**TASK BRIEF**
Output all of the entries exactly as written.
--- begin DATA FOR PROCESSING ---
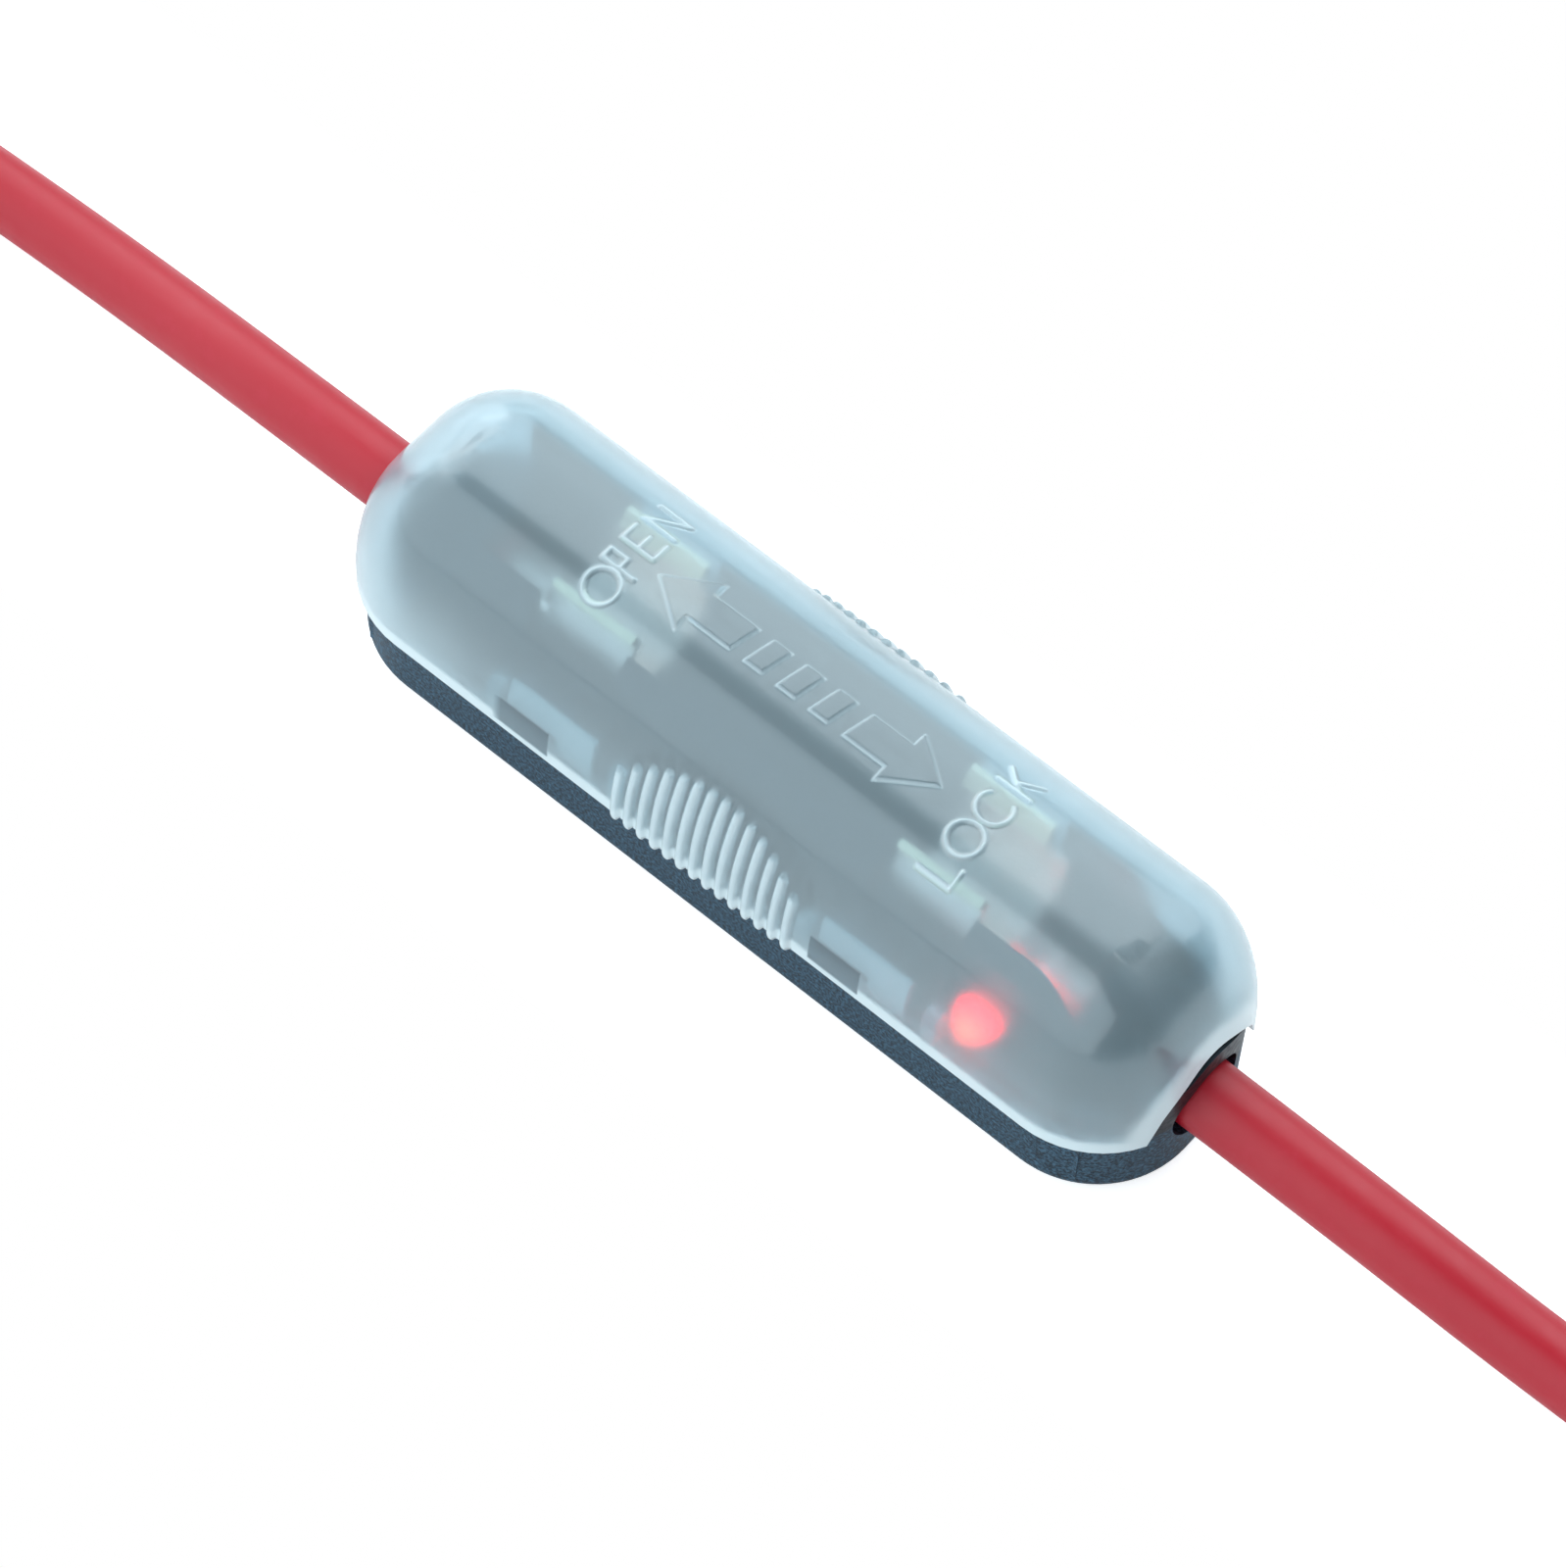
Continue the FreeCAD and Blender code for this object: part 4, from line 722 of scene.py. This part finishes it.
def block(x_range, z_range, side, thickness=None):
    """A block on the inside wall: of an even thickness, or out to the ledges' face."""
    tall = np.linspace(z_range[0], z_range[1], BLOCK_ROWS)
    wall_y = CORE_Y + np.interp(tall, profile(INSIDE)[2], profile(INSIDE)[1])
    face_y = wall_y - thickness if thickness else np.full(BLOCK_ROWS, LEDGE_FACE)
    ring = list(zip(wall_y + SUNK, tall)) + list(zip(face_y[::-1], tall[::-1]))
    first = len(points)
    for x in x_range:
        points.extend([(x, side * y, z) for y, z in ring])
    around = len(ring)
    for k in range(around):
        after = (k + 1) % around
        faces.append([first + k, first + after, first + around + after, first + around + k])
    for k in range(around // 2 - 1):
        for end in (0, around):
            faces.append([first + end + i for i in (k, k + 1, around - 2 - k, around - 1 - k)])


pad_points = []
for lug in LUGS:
    for side in (-1, 1):
        for (x_low, x_high), z_range, thickness in [LEDGE] + STOPS:
            block((lug + x_low, lug + x_high), z_range, side, thickness)
        pad_start = len(points)
        for (x_low, x_high), z_range, thickness in PADS:
            block((lug + x_low, lug + x_high), z_range, side, thickness)
        pad_points.extend(range(pad_start, len(points)))
print("points with the blocks:", len(points), "on pads:", len(pad_points))

# %% [markdown]
# ## Marks for the finish
# The cover's finish isn't the same all over, so the mesh carries three marks, each from 0 to 1: how
# milky it is on pads, with a painted highlight put into the same mark later on the signs, where it
# is polished (the inner face), and where a black lug stands close behind it. Marks on points slide
# along with the cover, and a finish that reads them can be baked like any other.

# %% Weld the cover
PAD_MILK = 0.8
PATCH_X, PATCH_Z = (-1.8, 2.0), (RIM + 0.5, 9.1)
WELD = 0.001
work = bmesh.new()
# One mark for the pads' milkiness and, on the signs, a painted highlight.
milk_and_highlight = work.verts.layers.float.new("milk_and_highlight")
polished = work.verts.layers.float.new("polished")
lug_behind = work.verts.layers.float.new("lug_behind")
verts = [work.verts.new(Vector(p) * MM) for p in points]
for index in pad_points:
    verts[index][milk_and_highlight] = PAD_MILK
for index in inner_face:
    verts[index][polished] = 1.0
for index in outer_face:
    x, y, z = points[index]
    over_lug = any(PATCH_X[0] < x - lug < PATCH_X[1] for lug in LUGS)
    if abs(y) > CORE_Y and over_lug and PATCH_Z[0] < z < PATCH_Z[1]:
        verts[index][lug_behind] = 1.0
for face in faces:
    work.faces.new([verts[i] for i in face])
bmesh.ops.remove_doubles(work, verts=work.verts, dist=WELD * MM)
bmesh.ops.recalc_face_normals(work, faces=work.faces)
open_edges = sum(1 for edge in work.edges if len(edge.link_faces) < 2)
shared_edges = sum(1 for edge in work.edges if len(edge.link_faces) > 2)
cover_mesh = bpy.data.meshes.new("cover_skin")
work.to_mesh(cover_mesh)
work.free()
print("cover:", len(cover_mesh.polygons), "faces, open edges:", open_edges)
print("edges at which a ledge and its stop meet:", shared_edges)

# %% [markdown]
# ## Raised signs
# The double arrow is a raised plate, cut by slanted bars, and the words are thin raised lines. Text
# objects or booleans would sit on the fine wall as loose pieces, so the wall itself is raised. The
# height over the cover is a rule of distance: full inside a shape, falling off over its bevelled
# edge. The words are drawn with round strokes, so each stroke is a distance to a line.

# %% Distances to lines and shapes


def to_line(spots, line):
    """Distance of each spot to a broken line."""
    nearest = np.full(len(spots), np.inf)
    for a, b in zip(line[:-1], line[1:]):
        a, b = np.array(a, float), np.array(b, float)
        share = np.clip((spots - a) @ (b - a) / max((b - a) @ (b - a), 1e-12), 0, 1)
        nearest = np.minimum(nearest, np.linalg.norm(spots - a - share[:, None] * (b - a), axis=1))
    return nearest


def within(spots, shape):
    """Depth inside a closed shape, negative outside."""
    inside = np.zeros(len(spots), bool)
    closed = shape + shape[:1]
    for (ax, ay), (bx, by) in zip(closed[:-1], closed[1:]):
        if ay == by:
            continue
        spans = (spots[:, 1] > min(ay, by)) & (spots[:, 1] <= max(ay, by))
        inside ^= spans & (spots[:, 0] < ax + (spots[:, 1] - ay) * (bx - ax) / (by - ay))
    depth = to_line(spots, closed)
    return np.where(inside, depth, -depth)


def bevel(depth, width):
    """Rises softly from 0 to 1 as depth goes from nothing to width."""
    share = np.clip(depth / width, 0, 1)
    return share * share * (3 - 2 * share)


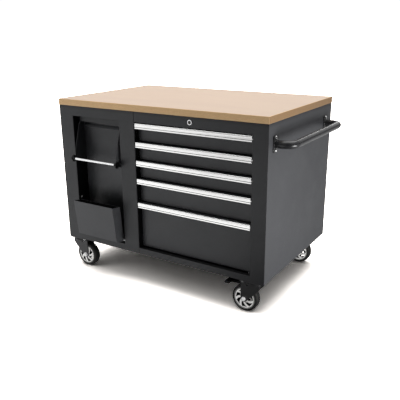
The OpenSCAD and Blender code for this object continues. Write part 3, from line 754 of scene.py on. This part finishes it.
--- end DATA FOR PROCESSING ---
**RIGHT ANSWER**
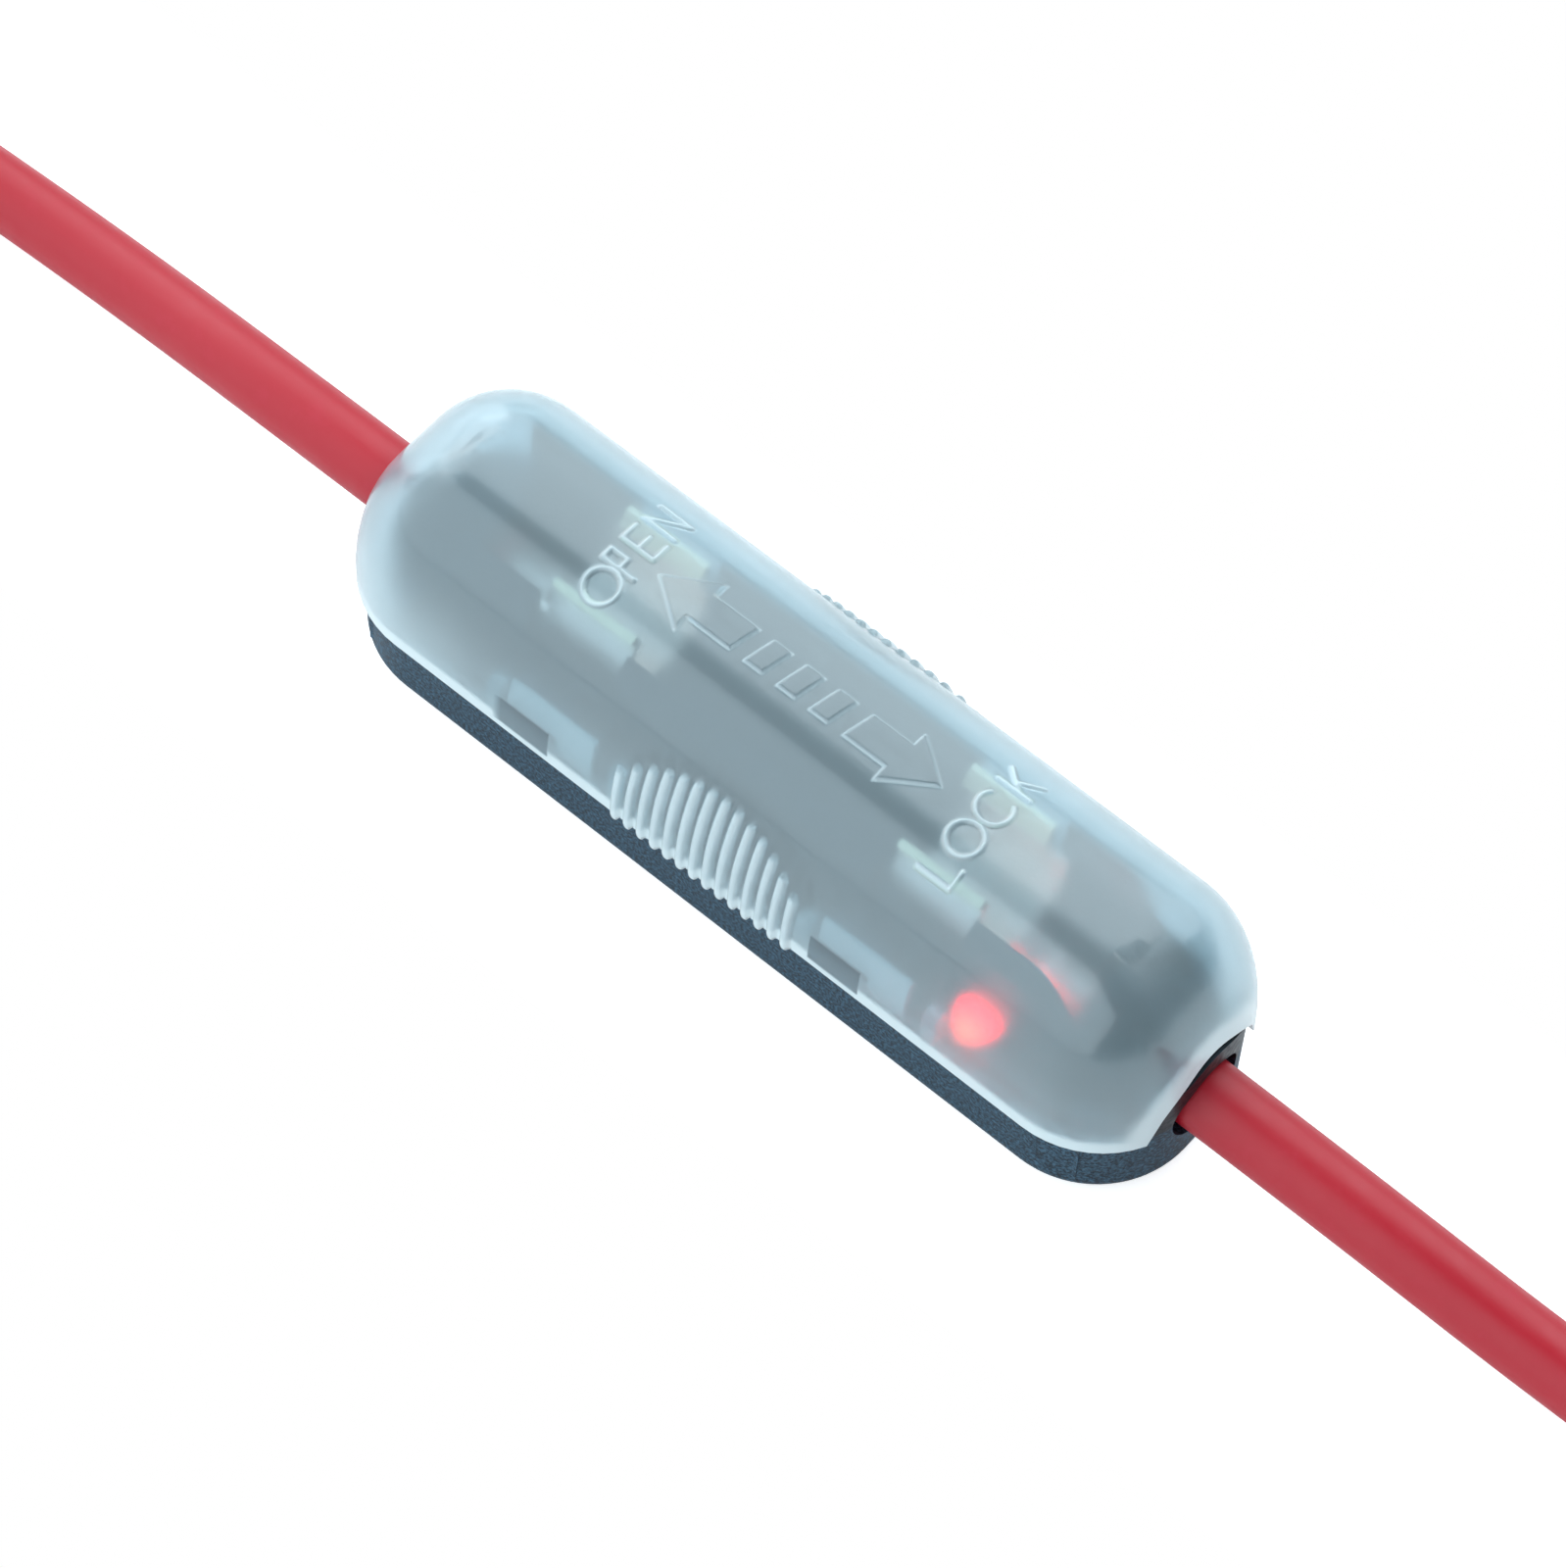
Continue the FreeCAD and Blender code for this object: part 4, from line 722 of scene.py. This part finishes it.
def block(x_range, z_range, side, thickness=None):
    """A block on the inside wall: of an even thickness, or out to the ledges' face."""
    tall = np.linspace(z_range[0], z_range[1], BLOCK_ROWS)
    wall_y = CORE_Y + np.interp(tall, profile(INSIDE)[2], profile(INSIDE)[1])
    face_y = wall_y - thickness if thickness else np.full(BLOCK_ROWS, LEDGE_FACE)
    ring = list(zip(wall_y + SUNK, tall)) + list(zip(face_y[::-1], tall[::-1]))
    first = len(points)
    for x in x_range:
        points.extend([(x, side * y, z) for y, z in ring])
    around = len(ring)
    for k in range(around):
        after = (k + 1) % around
        faces.append([first + k, first + after, first + around + after, first + around + k])
    for k in range(around // 2 - 1):
        for end in (0, around):
            faces.append([first + end + i for i in (k, k + 1, around - 2 - k, around - 1 - k)])


pad_points = []
for lug in LUGS:
    for side in (-1, 1):
        for (x_low, x_high), z_range, thickness in [LEDGE] + STOPS:
            block((lug + x_low, lug + x_high), z_range, side, thickness)
        pad_start = len(points)
        for (x_low, x_high), z_range, thickness in PADS:
            block((lug + x_low, lug + x_high), z_range, side, thickness)
        pad_points.extend(range(pad_start, len(points)))
print("points with the blocks:", len(points), "on pads:", len(pad_points))

# %% [markdown]
# ## Marks for the finish
# The cover's finish isn't the same all over, so the mesh carries three marks, each from 0 to 1: how
# milky it is on pads, with a painted highlight put into the same mark later on the signs, where it
# is polished (the inner face), and where a black lug stands close behind it. Marks on points slide
# along with the cover, and a finish that reads them can be baked like any other.

# %% Weld the cover
PAD_MILK = 0.8
PATCH_X, PATCH_Z = (-1.8, 2.0), (RIM + 0.5, 9.1)
WELD = 0.001
work = bmesh.new()
# One mark for the pads' milkiness and, on the signs, a painted highlight.
milk_and_highlight = work.verts.layers.float.new("milk_and_highlight")
polished = work.verts.layers.float.new("polished")
lug_behind = work.verts.layers.float.new("lug_behind")
verts = [work.verts.new(Vector(p) * MM) for p in points]
for index in pad_points:
    verts[index][milk_and_highlight] = PAD_MILK
for index in inner_face:
    verts[index][polished] = 1.0
for index in outer_face:
    x, y, z = points[index]
    over_lug = any(PATCH_X[0] < x - lug < PATCH_X[1] for lug in LUGS)
    if abs(y) > CORE_Y and over_lug and PATCH_Z[0] < z < PATCH_Z[1]:
        verts[index][lug_behind] = 1.0
for face in faces:
    work.faces.new([verts[i] for i in face])
bmesh.ops.remove_doubles(work, verts=work.verts, dist=WELD * MM)
bmesh.ops.recalc_face_normals(work, faces=work.faces)
open_edges = sum(1 for edge in work.edges if len(edge.link_faces) < 2)
shared_edges = sum(1 for edge in work.edges if len(edge.link_faces) > 2)
cover_mesh = bpy.data.meshes.new("cover_skin")
work.to_mesh(cover_mesh)
work.free()
print("cover:", len(cover_mesh.polygons), "faces, open edges:", open_edges)
print("edges at which a ledge and its stop meet:", shared_edges)

# %% [markdown]
# ## Raised signs
# The double arrow is a raised plate, cut by slanted bars, and the words are thin raised lines. Text
# objects or booleans would sit on the fine wall as loose pieces, so the wall itself is raised. The
# height over the cover is a rule of distance: full inside a shape, falling off over its bevelled
# edge. The words are drawn with round strokes, so each stroke is a distance to a line.

# %% Distances to lines and shapes


def to_line(spots, line):
    """Distance of each spot to a broken line."""
    nearest = np.full(len(spots), np.inf)
    for a, b in zip(line[:-1], line[1:]):
        a, b = np.array(a, float), np.array(b, float)
        share = np.clip((spots - a) @ (b - a) / max((b - a) @ (b - a), 1e-12), 0, 1)
        nearest = np.minimum(nearest, np.linalg.norm(spots - a - share[:, None] * (b - a), axis=1))
    return nearest


def within(spots, shape):
    """Depth inside a closed shape, negative outside."""
    inside = np.zeros(len(spots), bool)
    closed = shape + shape[:1]
    for (ax, ay), (bx, by) in zip(closed[:-1], closed[1:]):
        if ay == by:
            continue
        spans = (spots[:, 1] > min(ay, by)) & (spots[:, 1] <= max(ay, by))
        inside ^= spans & (spots[:, 0] < ax + (spots[:, 1] - ay) * (bx - ax) / (by - ay))
    depth = to_line(spots, closed)
    return np.where(inside, depth, -depth)


def bevel(depth, width):
    """Rises softly from 0 to 1 as depth goes from nothing to width."""
    share = np.clip(depth / width, 0, 1)
    return share * share * (3 - 2 * share)


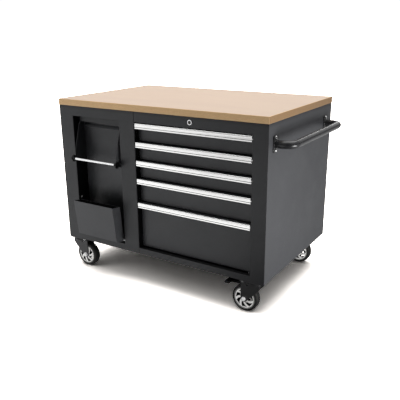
The OpenSCAD and Blender code for this object continues. Write part 3, from line 754 of scene.py on. This part finishes it.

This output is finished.